What is being asked:
Starting at the line that contains "Reconstruct the object" and stopping at the line that contains "const DRAIN_INSET = 17;", repeat every line exactly, the two end lines included, and nothing else.
────────
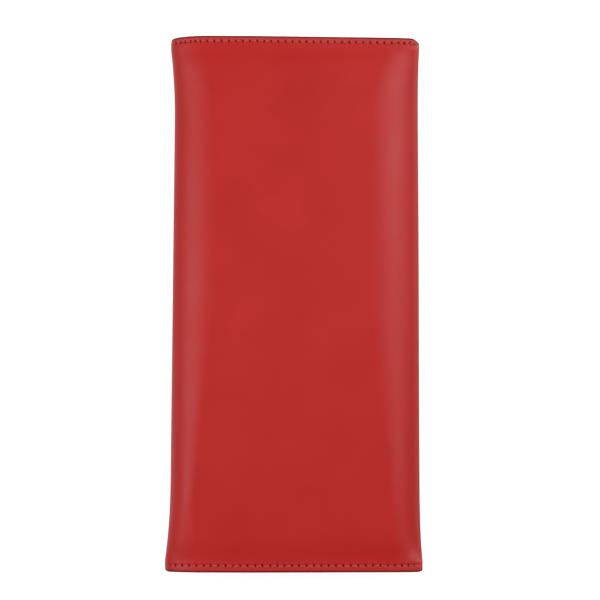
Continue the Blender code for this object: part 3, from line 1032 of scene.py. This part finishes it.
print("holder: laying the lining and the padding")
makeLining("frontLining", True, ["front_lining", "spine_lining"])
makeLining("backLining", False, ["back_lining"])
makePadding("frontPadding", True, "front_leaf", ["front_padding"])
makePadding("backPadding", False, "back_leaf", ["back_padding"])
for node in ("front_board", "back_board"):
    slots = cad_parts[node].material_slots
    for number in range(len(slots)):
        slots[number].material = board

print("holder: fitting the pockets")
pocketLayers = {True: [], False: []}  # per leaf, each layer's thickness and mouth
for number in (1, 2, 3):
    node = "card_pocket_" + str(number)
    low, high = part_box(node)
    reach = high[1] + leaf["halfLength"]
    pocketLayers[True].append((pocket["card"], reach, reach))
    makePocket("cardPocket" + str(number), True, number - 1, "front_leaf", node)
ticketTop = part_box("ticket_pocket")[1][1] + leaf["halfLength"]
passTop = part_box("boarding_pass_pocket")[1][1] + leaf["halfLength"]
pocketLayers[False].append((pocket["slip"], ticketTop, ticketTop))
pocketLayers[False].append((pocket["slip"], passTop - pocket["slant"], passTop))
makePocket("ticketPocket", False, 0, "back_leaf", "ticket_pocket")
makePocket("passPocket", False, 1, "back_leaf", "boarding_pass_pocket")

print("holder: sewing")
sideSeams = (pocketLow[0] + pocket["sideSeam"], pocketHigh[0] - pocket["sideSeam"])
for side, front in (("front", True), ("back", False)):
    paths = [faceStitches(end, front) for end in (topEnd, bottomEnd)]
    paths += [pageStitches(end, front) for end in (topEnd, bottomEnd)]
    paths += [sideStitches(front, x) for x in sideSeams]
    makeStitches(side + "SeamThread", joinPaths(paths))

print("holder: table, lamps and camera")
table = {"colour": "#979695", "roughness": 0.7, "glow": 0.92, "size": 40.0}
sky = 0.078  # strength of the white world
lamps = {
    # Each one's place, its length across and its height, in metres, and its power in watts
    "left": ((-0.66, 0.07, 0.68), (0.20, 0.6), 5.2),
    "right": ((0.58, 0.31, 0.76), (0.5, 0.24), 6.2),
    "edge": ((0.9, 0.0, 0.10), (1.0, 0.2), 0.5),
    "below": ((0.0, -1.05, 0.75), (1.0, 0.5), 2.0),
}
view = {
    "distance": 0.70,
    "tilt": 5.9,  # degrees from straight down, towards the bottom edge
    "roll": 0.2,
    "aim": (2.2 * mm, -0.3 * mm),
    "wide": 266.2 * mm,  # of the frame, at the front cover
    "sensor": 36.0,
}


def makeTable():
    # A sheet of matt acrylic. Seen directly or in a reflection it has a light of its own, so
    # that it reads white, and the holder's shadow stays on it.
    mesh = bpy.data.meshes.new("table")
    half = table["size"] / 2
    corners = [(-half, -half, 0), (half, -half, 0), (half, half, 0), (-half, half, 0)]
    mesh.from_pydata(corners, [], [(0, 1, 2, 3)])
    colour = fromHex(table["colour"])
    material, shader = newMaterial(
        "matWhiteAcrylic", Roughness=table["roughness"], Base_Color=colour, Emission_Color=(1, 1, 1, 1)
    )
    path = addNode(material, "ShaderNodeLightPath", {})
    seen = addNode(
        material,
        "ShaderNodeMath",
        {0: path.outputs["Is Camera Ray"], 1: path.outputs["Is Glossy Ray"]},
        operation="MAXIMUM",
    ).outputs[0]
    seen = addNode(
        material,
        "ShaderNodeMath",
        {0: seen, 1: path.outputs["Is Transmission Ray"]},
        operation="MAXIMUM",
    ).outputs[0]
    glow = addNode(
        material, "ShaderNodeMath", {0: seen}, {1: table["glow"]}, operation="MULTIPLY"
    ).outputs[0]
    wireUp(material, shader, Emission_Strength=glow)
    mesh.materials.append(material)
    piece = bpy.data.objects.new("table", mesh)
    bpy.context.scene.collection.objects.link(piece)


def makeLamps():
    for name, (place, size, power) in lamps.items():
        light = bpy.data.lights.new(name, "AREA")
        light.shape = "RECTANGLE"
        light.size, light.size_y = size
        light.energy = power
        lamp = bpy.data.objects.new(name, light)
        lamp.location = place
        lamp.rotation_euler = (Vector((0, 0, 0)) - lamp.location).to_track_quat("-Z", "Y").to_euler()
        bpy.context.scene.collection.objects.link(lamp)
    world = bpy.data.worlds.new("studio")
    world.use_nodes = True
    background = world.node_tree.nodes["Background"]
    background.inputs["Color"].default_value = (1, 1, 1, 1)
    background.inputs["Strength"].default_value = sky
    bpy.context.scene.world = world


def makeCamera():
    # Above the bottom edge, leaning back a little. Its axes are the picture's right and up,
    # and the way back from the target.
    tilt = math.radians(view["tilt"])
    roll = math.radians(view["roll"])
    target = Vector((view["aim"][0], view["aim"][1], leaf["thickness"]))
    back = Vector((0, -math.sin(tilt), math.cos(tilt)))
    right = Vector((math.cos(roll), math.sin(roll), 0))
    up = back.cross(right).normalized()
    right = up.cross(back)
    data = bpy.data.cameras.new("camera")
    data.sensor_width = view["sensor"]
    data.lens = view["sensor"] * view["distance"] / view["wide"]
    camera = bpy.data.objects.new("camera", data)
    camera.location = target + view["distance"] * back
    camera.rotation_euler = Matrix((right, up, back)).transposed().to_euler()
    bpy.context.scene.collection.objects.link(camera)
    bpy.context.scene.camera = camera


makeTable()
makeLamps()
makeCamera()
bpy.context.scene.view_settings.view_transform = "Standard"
────────
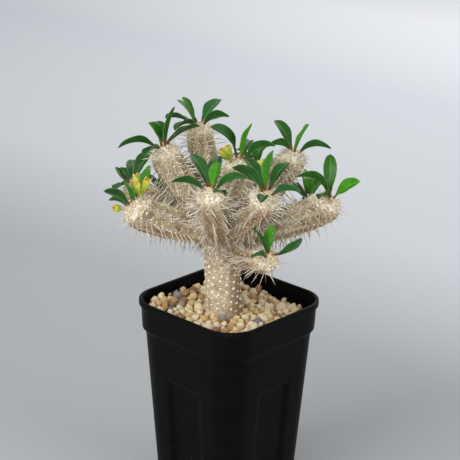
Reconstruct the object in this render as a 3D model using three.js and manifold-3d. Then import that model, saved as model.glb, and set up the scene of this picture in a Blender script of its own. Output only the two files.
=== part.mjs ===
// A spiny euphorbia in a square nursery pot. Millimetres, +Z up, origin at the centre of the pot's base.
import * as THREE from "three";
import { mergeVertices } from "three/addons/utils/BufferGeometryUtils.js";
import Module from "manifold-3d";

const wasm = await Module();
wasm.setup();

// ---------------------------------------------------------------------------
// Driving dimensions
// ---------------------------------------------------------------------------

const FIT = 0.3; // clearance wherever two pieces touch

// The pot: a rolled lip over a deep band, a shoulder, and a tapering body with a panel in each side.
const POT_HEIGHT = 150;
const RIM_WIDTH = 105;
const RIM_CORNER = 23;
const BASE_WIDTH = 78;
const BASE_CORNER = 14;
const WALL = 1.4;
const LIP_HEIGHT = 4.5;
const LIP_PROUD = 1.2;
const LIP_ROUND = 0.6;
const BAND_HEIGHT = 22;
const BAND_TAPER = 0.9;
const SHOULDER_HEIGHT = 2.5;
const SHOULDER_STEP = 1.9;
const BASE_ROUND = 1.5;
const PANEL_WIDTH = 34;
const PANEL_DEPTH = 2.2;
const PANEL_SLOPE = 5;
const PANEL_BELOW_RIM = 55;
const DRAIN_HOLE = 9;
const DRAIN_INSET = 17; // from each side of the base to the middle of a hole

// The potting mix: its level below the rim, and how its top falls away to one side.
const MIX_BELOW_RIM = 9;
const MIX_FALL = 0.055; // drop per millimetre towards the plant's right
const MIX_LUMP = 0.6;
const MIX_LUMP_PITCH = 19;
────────
Final answer:
Reconstruct the object in this render as a 3D model using three.js and manifold-3d. Then import that model, saved as model.glb, and set up the scene of this picture in a Blender script of its own. Output only the two files.
=== part.mjs ===
// A spiny euphorbia in a square nursery pot. Millimetres, +Z up, origin at the centre of the pot's base.
import * as THREE from "three";
import { mergeVertices } from "three/addons/utils/BufferGeometryUtils.js";
import Module from "manifold-3d";

const wasm = await Module();
wasm.setup();

// ---------------------------------------------------------------------------
// Driving dimensions
// ---------------------------------------------------------------------------

const FIT = 0.3; // clearance wherever two pieces touch

// The pot: a rolled lip over a deep band, a shoulder, and a tapering body with a panel in each side.
const POT_HEIGHT = 150;
const RIM_WIDTH = 105;
const RIM_CORNER = 23;
const BASE_WIDTH = 78;
const BASE_CORNER = 14;
const WALL = 1.4;
const LIP_HEIGHT = 4.5;
const LIP_PROUD = 1.2;
const LIP_ROUND = 0.6;
const BAND_HEIGHT = 22;
const BAND_TAPER = 0.9;
const SHOULDER_HEIGHT = 2.5;
const SHOULDER_STEP = 1.9;
const BASE_ROUND = 1.5;
const PANEL_WIDTH = 34;
const PANEL_DEPTH = 2.2;
const PANEL_SLOPE = 5;
const PANEL_BELOW_RIM = 55;
const DRAIN_HOLE = 9;
const DRAIN_INSET = 17; // from each side of the base to the middle of a hole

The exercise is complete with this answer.